I do feel the need for gender sensitisation within the judiciary, because prior to the landmark NALSA judgment, there was a Guwahati High Court notification for a weekly workshop on various rights, including the rights of transgenders. But subsequently, both the High Court and lower judiciary have disobeyed the Supreme Court’s order on transgenders. For this, the community is suffering. Most new magistrates or aspiring judges are not even aware of the NALSA judgment, and what the guidelines are pertaining to transgender people. So proper sensitisation is required.
Another example is that the definition of ‘gender’ is limited to ‘male’ and ‘female’ in the Code of Criminal Procedure and the Indian Penal Code. There is no transgender quota. So how can a magistrate or judge prosecute transgenders under the CRPC and IPC? The system is paralysed. Such absence of laws shows the government and constitutional machinery are insensitive towards the transgender community. When I was arguing before the additional district judge in Kamrup, he asked in an open court that if a transgender will marry a man, how will they have intercourse. So what more can you expect from them?
Gender and sexuality beyond heteronormativity are often neglected issues among social and political activist groups in the Northeast. What do you feel can or should be done to bring these issues forward?
If a woman is raped or molested, you will find many educated or well-known activists coming out in protest and demanding justice for her.

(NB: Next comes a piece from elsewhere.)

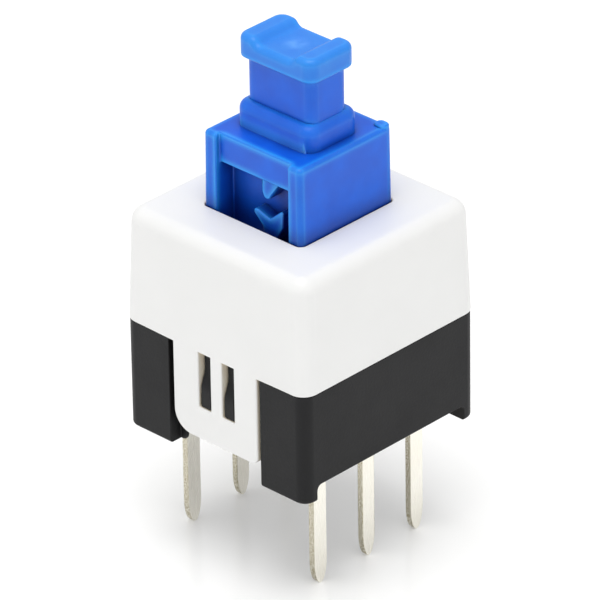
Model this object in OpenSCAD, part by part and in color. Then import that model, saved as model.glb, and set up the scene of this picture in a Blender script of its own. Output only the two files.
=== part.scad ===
// Latching push button switch for a circuit board: a white cover clipped on a black base, a blue plunger with
// a heart-cam track, a bent wire that latches in the track, a return spring, six blade terminals and two
// sliding contact clips. Origin: centre of the body, on the board that the base's feet stand on. +Z is up,
// -Y is the front, where the cam track is. All sizes are in millimetres.

/* [Cover] */
// Width of the cover at its seam, left to right
cover_w = 7.14; // [6.6:0.02:8.5]
// Depth of the cover at its seam, front to rear
cover_d = 7.14; // [6.6:0.02:8.5]
// How far each face of the cover leans in from the seam up to the roof's edge
draft = 0.1; // [0:0.01:0.14]
// Height of the cover's top above the board
cover_top = 7.05; // [6.4:0.05:8]
// Thickness of the cover's side walls
cover_wall = 0.5; // [0.44:0.02:0.6]
// Thickness of the cover's roof
cover_roof = 0.75; // [0.4:0.05:0.9]
// Radius of the upright corners of cover and base at the seam
corner_r = 0.52; // [0.4:0.02:0.8]
// Radius along the edge of the cover's roof
roof_edge_r = 0.4; // [0.1:0.05:0.4]
// Height of the seam between cover and base above the board
seam_z = 3.48; // [3.3:0.02:3.8]

/* [Tongues] */
// Width of a tongue
tongue_w = 3.26; // [3:0.02:3.6]
// How far a tongue sits to the right of the middle, seen from outside
tongue_shift = 0.07; // [0:0.01:0.1]
// Thickness of a tongue
tongue_t = 0.41; // [0.3:0.01:0.42]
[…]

But if a transgender is sexually harassed, molested or murdered, no one speaks up. These are some of the things that should be evaluated and people sensitised about — only then will the ideology change.
Finally, do you think that a unified, collective movement is possible against all kinds of social oppression and discrimination?
Yes, a unified and collective struggle is necessary. But it should be systematic and not unruly. Then only it can achieve something.